Pour ces raisons, je trouve que c’est ridicule de la part des députés RND et PT de vouloir élargir davantage cette liste. Maintenant, je sais qu’Ahmed Ouyahia a un problème avec les binationaux, mais je ne peux trancher s’ils sont d’ordre structurel ou ponctuel. M. Ouyahia quand il s’est attaqué tout récemment aux binationaux, il a expliqué par la suite en disant « je n’ai pas de problèmes avec les binationaux établis à l’étranger, mais avec ceux établis à l’intérieur du pays ». Je pense que ce monsieur a un problème avec des personnes bien définies.

Donc, l’idéal à mon avis, c’est qu’il règle ces problèmes avec les personnes concernées. Et je lui dis aussi qu’on ne fait pas une loi pour régler un problème personnel, mais que les lois sont faites pour l’ensemble des citoyens. Dans le cas contraire, faire des lois pour régler les problèmes personnels du secrétaire général du RND, ça pose un problème à la population et à la politique.

Comment selon vous en est-on arrivé à la nouvelle disposition constitutionnelle sur les binationaux ?

Je ne sais pas qu’est-ce qui a motivé l’élaboration de cette loi. D’ailleurs nous n’avons pas de réponse aux plusieurs questions. La tutelle a eu des concertations avec des partis politiques, des consultations avec la société civile, mais le gouvernement n’a jamais pensé à consulter la communauté établie à l’étranger. Je regrette le fait que la communauté nationale établie à l’étranger n’a pas été consultée à aucun moment sur la Constitution.

Les décideurs ont oublié à la fois la communauté et les députés de l’immigration qui auraient pu alerter l’Etat et comment éviter de choquer une population radicalement attachée à son pays d’origine. Personnellement, je suis persuadée que l’erreur a été commise lors de la consultation en nous écartant par voie populaire avec les binationaux et par voie officielle avec nous députés.

Est-ce un mauvais signal envoyé à la diaspora ?
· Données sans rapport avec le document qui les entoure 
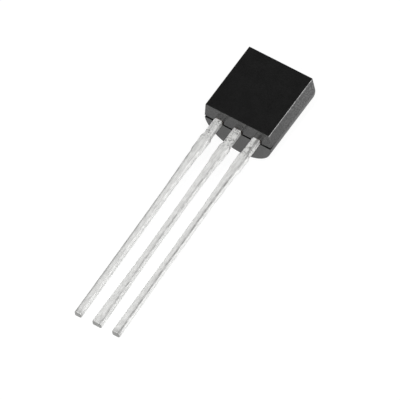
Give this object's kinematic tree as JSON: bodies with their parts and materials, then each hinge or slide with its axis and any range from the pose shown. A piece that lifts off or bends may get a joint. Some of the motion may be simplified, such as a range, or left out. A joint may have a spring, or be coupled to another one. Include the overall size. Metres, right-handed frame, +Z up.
{
  "type": "three-lead moulded temperature sensor",
  "caption": "Small moulded sensor body with a flat sensing face, a round back and straight parallel leads that solder into a board.",
  "frame": {"origin": "middle of the box on the surface that the sensor lies on", "axes": "+Z up, away from the surface and out of the flat face; +Y from the lead tips to the body; +X to the right, seen on the flat face with the leads towards the viewer"},
  "size_m": [0.0044, 0.0194, 0.0038],
  "materials": {
    "moulding": "black moulding compound, satin flat face and fine matte sides",
    "tinned_lead": "copper alloy sheet with matte tin plating",
    "silver_glue": "silver-filled glue",
    "silicon": "polished silicon",
    "gold_wire": "drawn gold wire"
  },
  "bodies": {
    "root": {"mould_body": "moulding", "lead_left": "tinned_lead", "lead_middle": "tinned_lead", "lead_right": "tinned_lead", "die_attach": "silver_glue", "sensor_die": "silicon", "bond_wire_left": "gold_wire", "bond_wire_middle": "gold_wire", "bond_wire_right": "gold_wire"}
  },
  "joints": []
}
Je pense que le mauvais signal a été donné en février dernier lors de l’inscription de l’article 53 de la Constitution. Pour se rattraper, l’Etat a eu l’idée de faire une liste des fonctions qui exigent pour l’exercice de certaines d’entre elles l’exclusivité de la nationalité algérienne, et ce, en s’appuyant sur des textes déjà existants dans le code la Fonction publique pour faire passer cette loi. Je tiens à féliciter l’Etat pour ce rattrapage constitutionnel.

À votre avis, cela est dû à la faible représentation des Algériens de l’étranger à l’APN ?

On n’est pas très nombreux à l’APN. Nous sommes, huit pour le monde et quatre pour la France. Si je m’attarde sur le cas de la France, nous avons 5 millions d’Algériens que représentent 4 députés, alors que les 800 000 Tunisiens sont représentés par 10 députés dans leur pays d’origine. Ajoutons à cela, les difficultés des collègues députés qui sont dans des partis politiques et qui sont soumis par conséquence aux obligations partisanes bien qu’ils ne soient pas tout à fait d’accord avec les positions de leurs partis sur les binationaux et ne peuvent en aucun cas s’y opposer.

Il vous serait difficile de se constituer en force de pression ?

C’est quasiment impossible, comme je disais, ceux liés à des partis politiques n’ont pas de liberté pour s’exprimer. Donc, on ne peut se constituer comme force de pression.